_Work to be completed_
Only the lines from the one containing "const mouth = [0, 3" through the one containing "bpy.context.scene.collection.objects.link(empty)" are wanted. Give them again exactly, both ends included.

[start Data lines]

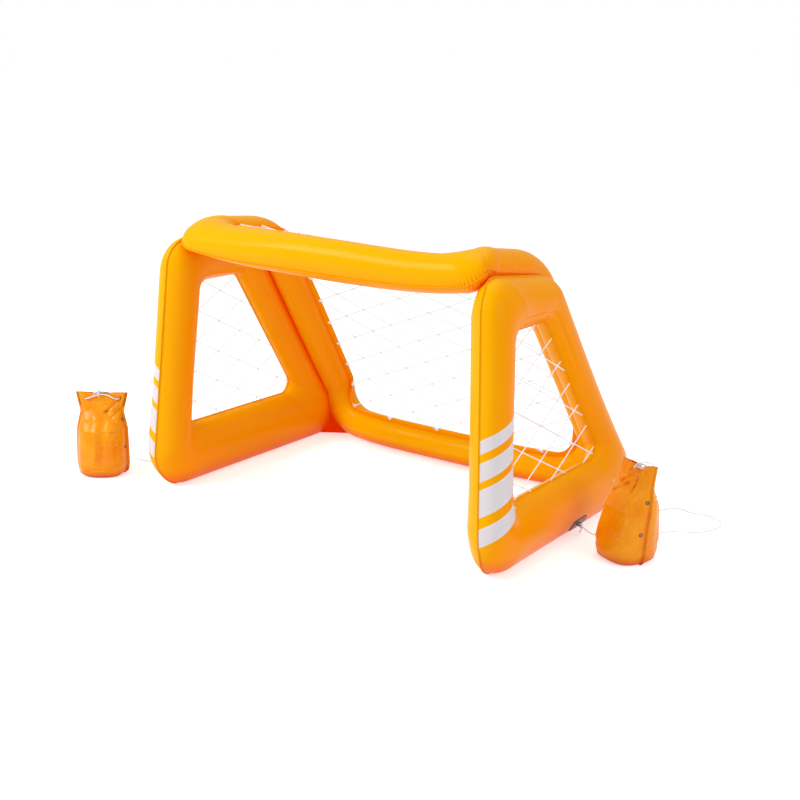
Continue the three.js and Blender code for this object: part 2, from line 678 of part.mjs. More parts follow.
const flatSide = [sideOuter.map(({ point }) => point), sideInner.map(({ point }) => point)];
for (const [name, side] of Object.entries(sides)) {
  const outline = pastInner(...flatSide, sideOuter.map(() => fitGap));
  const onNet = (spot) => onSide(side, spot.x, spot.y, innerWeldOffset);
  const knot = new THREE.Vector2(sideKnotDepth, sideKnotHeight);
  const cell = new THREE.Vector2(sideCellLength, cellHeight);
  const inside = pastInner(...flatSide, sideOuter.map(() => fitGap + netCord));
  const net = netPlate(outline, inside, knot, cell);
  addPiece(`side_net_${name}`, bentNet(net, outline, outline.map(onNet), onNet), whiteCord);
}

const flangeReach = tieFlange + netGap;
const flatRear = [middleOuter.map(({ point }) => point), middleInner.map(({ point }) => point)];
const bowed = middleOuter.map(({ along }) => flangeReach - netBow * 4 * along * (1 - along));
const rearOutline = pastInner(...flatRear, bowed);
const rearInside = pastInner(...flatRear, bowed.map((reach) => reach + netCord));
const rearBorder = pastInner(middleWelds.outer, middleWelds.inner, middleOuter.map(() => flangeReach));
const netTop = middleWidth + flangeReach;
const netBottom = profileLength - middleWidth - flangeReach;
function onRearNet(spot) {
  const onArms = onInnerWeld(spot.x, spot.y);
  const share = (spot.y - netTop) / (netBottom - netTop);
  const straight = onInnerWeld(spot.x, netTop).lerp(onInnerWeld(spot.x, netBottom), share);
  const inboard = 1 - Math.abs(spot.x / (spanUnit * (1 - armShare))) ** 3;
  return onArms.lerp(straight, netPullShare * Math.max(inboard, 0));
}
const rearKnot = new THREE.Vector2(rearKnotAcross, rearKnotRun);
const rearCell = new THREE.Vector2(rearCellLength, cellHeight);
const rearPlate = netPlate(rearOutline, rearInside, rearKnot, rearCell);
const grownMiddle = toSolid(loftRing(middleSections(fitGap)));
const rearNet = toSolid(bentNet(rearPlate, rearOutline, rearBorder, onRearNet)).subtract(grownMiddle);
addPiece('rear_net', toGeometry(largestBody(rearNet)), whiteCord);

// Corner webs: film between side and middle panel, from where their welds part down to the ground, trimmed
// along both panels' skins.
const arcPoints = (stations, corner) => stations.filter((s) => s.corner === corner && s.along === 0);
const webSlab = new THREE.BoxGeometry(3 * footHalfSpan, 3 * footHalfSpan, webTop - webRaise);
const webRoom = toSolid(webSlab.translate(0, 0, (webTop + webRaise) / 2));
for (const [name, side] of Object.entries(sides)) {
  const sideWeld = arcPoints(sideOuter, 3).map(({ point }) => onSide(side, point.x, point.y));
  const middleArc = arcPoints(middleOuter, side > 0 ? 2 : 3).map((station) => middleOuter.indexOf(station));
  const tucked = middleArc.map((i) => middleWelds.outer[i].clone().lerp(middleWelds.inner[i], webTuckShare));
  if (side < 0) tucked.reverse();
  const film = toSolid(filmBetween(sideWeld, tucked, webThickness)).intersect(webRoom);
  const web = largestBody(film.subtract(grownSides[name]).subtract(grownMiddle));
  addPiece(`corner_web_${name}`, toGeometry(web), webVinyl);
}

// A round cord along a curve.
function cordAlong(curve, diameter, sidesRound, steps) {
  const section = new THREE.Shape();
  section.absarc(0, 0, diameter / 2, 0, 2 * Math.PI);
  const settings = { steps, curveSegments: sidesRound, extrudePath: curve, bevelEnabled: false };
  return facingOut(toGeometry(toSolid(new THREE.ExtrudeGeometry(section, settings))));
}

// Anchor patches follow the skin of the base tubes, and each holds a cord loop. A tether starts at its loop.
const tetherStarts = {};
const tetherLeads = {};
for (const [name, side] of Object.entries(sides)) {
  const target = onSide(side, patchDepth, patchLevel, patchOutward);
  const seat = facetNear(sidePanelSections(side), target);
  const outline = roundedOutline([
    new THREE.Vector2(-patchLength / 2, -patchHeight / 2),
    new THREE.Vector2(patchLength / 2, -patchHeight / 2),
    new THREE.Vector2(patchLength / 2, patchHeight / 2),
    new THREE.Vector2(-patchLength / 2, patchHeight / 2),
  ], Array(4).fill(patchCorner), patchSteps, 0).map(({ point }) => point);
  const group = groupIn(seat, overrun);
  const prism = plate(outline, 2 * overrun);
  const placed = prism.transform(group.matrixWorld.elements);
  const skin = toSolid(loftRing(sidePanelSections(side, fitGap + patchThickness)));
  const patch = largestBody(skin.intersect(placed).subtract(grownSides[name]));
  addPiece(`anchor_patch_${name}`, toGeometry(patch), blackPatch);
  const arch = new THREE.CatmullRomCurve3([0, 1, 2, 3, 4, 5, 6].map((step) => {
    const angle = Math.PI * step / 6;
    return seat.centre.clone()
      .addScaledVector(seat.heading, loopRadius * Math.cos(angle))
      .addScaledVector(seat.normal, loopRadius * Math.sin(angle));
  }));
  const clearSkin = toSolid(loftRing(sidePanelSections(side, 2 * fitGap + patchThickness)));
  const loop = toSolid(cordAlong(arch, loopCord, 4, 8)).subtract(clearSkin);
  addPiece(`anchor_loop_${name}`, toGeometry(largestBody(loop)), blackPatch);
  const exit = loopRadius + loopCord / 2 + fitGap;
  tetherStarts[name] = seat.centre.clone().addScaledVector(seat.normal, exit);
  tetherLeads[name] = tetherStarts[name].clone().addScaledVector(seat.normal, 3 * tetherCord);
}

// Anchor bags, drawn with the hem along x and set down by their groups. A bag's rings lean over with height.
function bagPoint(place, u, v, height) {
  const top = bagLevels[bagLevels.length - 1];
  const heading = THREE.MathUtils.degToRad(place.leanHeading);
  const lean = place.lean * (height / top) ** 2;
  return new THREE.Vector3(u + lean * Math.cos(heading), v + lean * Math.sin(heading), height);
}

function bagRing(place, level, inset, height, shortening = 0) {
  return Array.from({ length: bagSteps }, (_, step) => {
    const angle = 2 * Math.PI * step / bagSteps;
    const square = (value) => Math.sign(value) * Math.abs(value) ** bagSquareness;
    const u = (bagHalfLengths[level] - inset - shortening) * square(Math.cos(angle));
    const v = (bagHalfWidths[level] - inset) * square(Math.sin(angle));
    return bagPoint(place, u, v, height);
  });
}

function bagWall(place) {
  return bagLevels.map((height, level) => bagRing(place, level, 0, height));
}

function bagShell(place) {
  const lining = bagLevels.map((height, level) => bagRing(place, level, bagFilm, Math.max(height, bagFilm)));
  return loftCapped([...bagWall(place), ...lining.reverse()], bagLevels.length);
}

// The sand fills the shell up to one of its rings.
function bagFill(place) {
  const inset = bagFilm + fitGap;
  const levels = bagLevels.slice(0, fillRings);
  return loftCapped(levels.map((height, level) => bagRing(place, level, inset, Math.max(height, inset))));
}

function bagDrawstring(place) {
  const top = bagLevels.length - 1;
  const mouth = bagLevels[top];
  const inset = bagFilm + fitGap + drawCord / 2;
  const ring = bagRing(place, top, inset, mouth - drawDepth, drawEnd - inset);
  const cord = new THREE.CatmullRomCurve3(ring, true);
  const loop = loftRing(ring.map((point, i) => {
    const heading = cord.getTangent(i / ring.length);
    const upward = new THREE.Vector3(0, 0, 1).projectOnPlane(heading).normalize();
    const sideways = heading.clone().cross(upward);
    return [0, 1, 2, 3, 4, 5].map((step) => point.clone()
      .addScaledVector(sideways, drawCord / 2 * Math.cos(Math.PI * step / 3))
      .addScaledVector(upward, drawCord / 2 * Math.sin(Math.PI * step / 3)));
  }));
  const knot = bagPoint(place, drawKnotAcross, 0, mouth + fitGap + drawKnot);
  const slack = bagHalfWidths[top] - inset;
  const tails = [-slack, slack].map((v) => {
    const foot = bagPoint(place, drawKnotAcross, v, mouth - drawDepth);
    return cordAlong(new THREE.LineCurve3(foot, knot), drawCord, 2, 1);
  });
  const ball = new THREE.IcosahedronGeometry(drawKnot, 0).translate(...knot);
  return toGeometry(largestBody(unionOf([loop, ...tails, ball])));
}

function bagEyelet(place, height) {
  const level = bagLevels.findIndex((value) => value > height);
  const share = (height - bagLevels[level - 1]) / (bagLevels[level] - bagLevels[level - 1]);
  const ring = bagRing(place, level - 1, 0, bagLevels[level - 1]);
  const above = bagRing(place, level, 0, bagLevels[level]);
  const at = Math.round(bagSteps * eyeletTurn / 360 - 1 / 2);
  const [i, k] = [at, at + 1].map((step) => (step + bagSteps) % bagSteps);
  const [a, b] = [i, k].map((step) => ring[step].clone().lerp(above[step], share));
  const centre = a.clone().add(b).divideScalar(2);
  const upward = above[i].clone().sub(ring[i]).add(above[k]).sub(ring[k]).normalize();
  const normal = b.clone().sub(a).cross(upward).normalize();
  const washer = turned([
    [eyeletBore, 0], [eyeletRadius, 0], [eyeletRadius, eyeletThickness], [eyeletBore, eyeletThickness],
  ], eyeletSegments);
  const stand = new THREE.Matrix4().makeBasis(upward, normal.clone().cross(upward), normal);
  stand.setPosition(centre.addScaledVector(normal, 2 * fitGap));
  return washer.applyMatrix4(stand);
}

for (const [name, place] of Object.entries(bagPlaces)) {
  const group = new THREE.Group();
  group.position.set(sides[name] * (footHalfSpan + place.outboard), place.depth - depthMiddle, 0);
  group.rotation.z = THREE.MathUtils.degToRad(place.turn);
  goal.add(group);
  addPiece(`bag_${name}`, bagShell(place), bagVinyl, group);
  addPiece(`bag_fill_${name}`, bagFill(place), sand, group);
  addPiece(`bag_drawstring_${name}`, bagDrawstring(place), whiteCord, group);
  group.updateMatrixWorld(true);
  const top = bagLevels[bagLevels.length - 1];
  const knot = bagPoint(place, drawKnotAcross, 0, top + fitGap + drawKnot);
  const away = new THREE.Vector3(0, 1, 0);
  const mouth = [0, 3 * tetherCord].map((further) => {
    const reach = knotFaceShare * drawKnot + fitGap + further;
    return group.localToWorld(knot.clone().addScaledVector(away, reach));
  });
  const route = tetherRoutes[name].map(([outboard, depth, height]) => {
    return new THREE.Vector3(sides[name] * (footHalfSpan + outboard), depth - depthMiddle, height);
  });
  const points = [tetherStarts[name], tetherLeads[name], ...route, mouth[1], mouth[0]];
  const curve = new THREE.CatmullRomCurve3(points, false, 'centripetal');
  const steps = Math.round(curve.getLength() / tetherStep);
  addPiece(`tether_${name}`, cordAlong(curve, tetherCord, 4, steps), whiteCord);
  eyeletHeights.forEach((height, i) => {
    const which = ['lower', 'upper'][i];
    addPiece(`bag_eyelet_${which}_${name}`, bagEyelet(place, height), darkEyelet, group);
  });
}

export default goal;
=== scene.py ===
import math

import bpy
import numpy as np
from mathutils import Matrix, Vector
from mathutils.bvhtree import BVHTree
from mathutils.noise import noise


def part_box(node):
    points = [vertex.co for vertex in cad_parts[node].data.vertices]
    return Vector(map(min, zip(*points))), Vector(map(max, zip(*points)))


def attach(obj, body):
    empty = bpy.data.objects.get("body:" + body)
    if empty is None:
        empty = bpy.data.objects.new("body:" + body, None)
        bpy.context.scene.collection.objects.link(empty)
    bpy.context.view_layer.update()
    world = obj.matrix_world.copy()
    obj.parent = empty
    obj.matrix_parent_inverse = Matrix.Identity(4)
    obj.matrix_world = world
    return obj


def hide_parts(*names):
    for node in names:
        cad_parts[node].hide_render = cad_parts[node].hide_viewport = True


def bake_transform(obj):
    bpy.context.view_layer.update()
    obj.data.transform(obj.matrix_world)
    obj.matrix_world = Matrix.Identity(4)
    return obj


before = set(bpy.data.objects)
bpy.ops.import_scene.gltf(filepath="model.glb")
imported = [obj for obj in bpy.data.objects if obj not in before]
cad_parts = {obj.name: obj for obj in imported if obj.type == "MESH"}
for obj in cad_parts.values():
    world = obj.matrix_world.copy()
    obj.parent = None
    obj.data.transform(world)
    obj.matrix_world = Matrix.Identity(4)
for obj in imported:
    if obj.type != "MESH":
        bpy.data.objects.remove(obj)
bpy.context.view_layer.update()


# Viewpoint: a little above the crossbar and round to the right of the mouth, through a short telephoto.
look_right = Vector((0.81711, 0.57611, 0.02072))
look_up = Vector((-0.17097, 0.20784, 0.96311))
look_along = Vector((-0.55054, 0.79051, -0.26833))
eye = Vector((2.1092, -2.9764, 1.3161))
camera_data = bpy.data.cameras.new("camera")
camera_data.sensor_width = 36
camera_data.lens = 56.12
camera = bpy.data.objects.new("camera", camera_data)
turned = Matrix((look_right, look_up, -look_along)).transposed().to_4x4()
camera.matrix_world = Matrix.Translation(eye) @ turned
bpy.context.scene.collection.objects.link(camera)
bpy.context.scene.camera = camera


# Tethers: three-strand white cord, tied into the loop of each anchor patch, lying loose on the ground
# and tied again at the bag's drawstring.
def smooth_line(points, step):
    """A centripetal spline through the points, as points one step apart."""
    p = np.array(points, float)
    p = np.vstack([2 * p[0] - p[1], p, 2 * p[-1] - p[-2]])
    drawn = []
    for a, b, c, d in zip(p, p[1:], p[2:], p[3:]):
        ta, tb, tc = (np.linalg.norm(v) ** 0.5 for v in (b - a, c - b, d - c))
        start = ((b - a) / ta - (c - a) / (ta + tb) + (c - b) / tb) * tb
        end = ((c - b) / tb - (d - b) / (tb + tc) + (d - c) / tc) * tb
        t = np.linspace(0, 1, 24, endpoint=False)[:, None]
        square, cube = 3 * (c - b) - 2 * start - end, 2 * (b - c) + start + end
        drawn.append(b + start * t + square * t**2 + cube * t**3)
    drawn = np.vstack(drawn + [p[-2:-1]])
    return even_line(drawn, step)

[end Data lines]

_Written answer_
  const mouth = [0, 3 * tetherCord].map((further) => {
    const reach = knotFaceShare * drawKnot + fitGap + further;
    return group.localToWorld(knot.clone().addScaledVector(away, reach));
  });
  const route = tetherRoutes[name].map(([outboard, depth, height]) => {
    return new THREE.Vector3(sides[name] * (footHalfSpan + outboard), depth - depthMiddle, height);
  });
  const points = [tetherStarts[name], tetherLeads[name], ...route, mouth[1], mouth[0]];
  const curve = new THREE.CatmullRomCurve3(points, false, 'centripetal');
  const steps = Math.round(curve.getLength() / tetherStep);
  addPiece(`tether_${name}`, cordAlong(curve, tetherCord, 4, steps), whiteCord);
  eyeletHeights.forEach((height, i) => {
    const which = ['lower', 'upper'][i];
    addPiece(`bag_eyelet_${which}_${name}`, bagEyelet(place, height), darkEyelet, group);
  });
}

export default goal;
=== scene.py ===
import math

import bpy
import numpy as np
from mathutils import Matrix, Vector
from mathutils.bvhtree import BVHTree
from mathutils.noise import noise


def part_box(node):
    points = [vertex.co for vertex in cad_parts[node].data.vertices]
    return Vector(map(min, zip(*points))), Vector(map(max, zip(*points)))


def attach(obj, body):
    empty = bpy.data.objects.get("body:" + body)
    if empty is None:
        empty = bpy.data.objects.new("body:" + body, None)
        bpy.context.scene.collection.objects.link(empty)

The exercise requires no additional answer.